Despite stated commitments to decentralization and
privatization the government continues to dominate the economy
through state-run enterprises.  The Ministry of Public
Administration, Employment and Social Security sets wages and
benefits.  Salaries for public servants are set at the
Minister's discretion.  Salaries of parastatal employees are
based on profits of the previous year and loans available from
the central bank.  The law prohibits lockouts and worker
occupation of places of employment and provides protection for
nonstriking workers.  It prohibits strikes by military and
police personnel, prison workers, and firemen.  The law does
not effectively prohibit retribution against strikers.

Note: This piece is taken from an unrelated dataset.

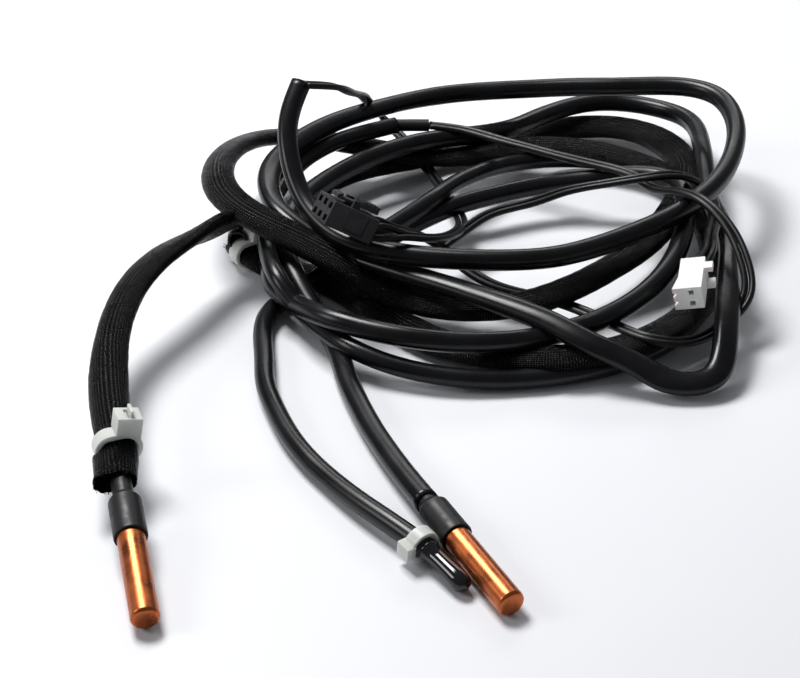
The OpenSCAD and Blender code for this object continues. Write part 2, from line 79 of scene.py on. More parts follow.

    c. Prohibition of Forced or Compulsory Labor:  Current law
authorizing forced labor for breaches of worker discipline and
participation in strikes has been cited by the ILO as a
violation of Convention 105.  The government indicated in 1993
that it planned to introduce legislation that would prohibit
forced labor, but it had not done so by November 1995.

    d. Minimum Age for Employment of Children:  The legal
minimum age for employment is 14.  However, many younger
children work on family farms, as domestic servants and in the
informal economy.  Thousands more young children have been
conscripted into the Angolan Armed Forces and UNITA's
guerrilla army.

    e. Acceptable Conditions of Work:  The minimum wage is
equivalent to less than $1.00 per month and the average salary

                           Angola -   8

is the equivalent of approximately $6.00 per month.  As a
result, many wage-earners depend on the thriving informal
sector, subsistence farming, theft, corruption, or support
from relatives abroad in order to survive.  A 1994 government
decree established a 37-hour workweek.  However, inadequate
resources prevented the government from enforcing this
standard and other occupational health and safety standards. 
Workers cannot remove themselves from dangerous work
situations without jeopardy to continued employment.

    f. Rights in Sectors with U.S. Investment:  U.S.
investment in Angola is concentrated in the petroleum sector. 
Workers in the oil sector earn salaries far greater than those
in almost every other sector of the Angolan economy.  Workers
in the petroleum sector have the same limitations on the
rights of association, organization, and collective bargaining
as workers in other sectors of the economy.  The petroleum
industry does not employ under-age children.

Extent of U.S. Investment in Selected Industries.--U.S. Direct
Investment Position Abroad on an Historical Cost Basis--1994

                   (Millions of U.S. dollars)
              Category                         Amount          

Petroleum                                               (1)
Total Manufacturing                                      0 
  Food & Kindred Products                     0 
  Chemicals and Allied Products               0 
  Metals, Primary & Fabricated                0 
  Machinery, except Electrical                0 
  Electric & Electronic Equipment             0 
  Transportation Equipment                    0 
  Other Manufacturing                         0 
Wholesale Trade                                          0 
Banking                                                  0 
Finance/Insurance/Real Estate                           (1)
Services                                                (2)
Other Industries                                         0 
TOTAL ALL INDUSTRIES                                    576    

(1) Suppressed to avoid disclosing data of individual
(2) Indicates a value between $-500,000 and $500,000.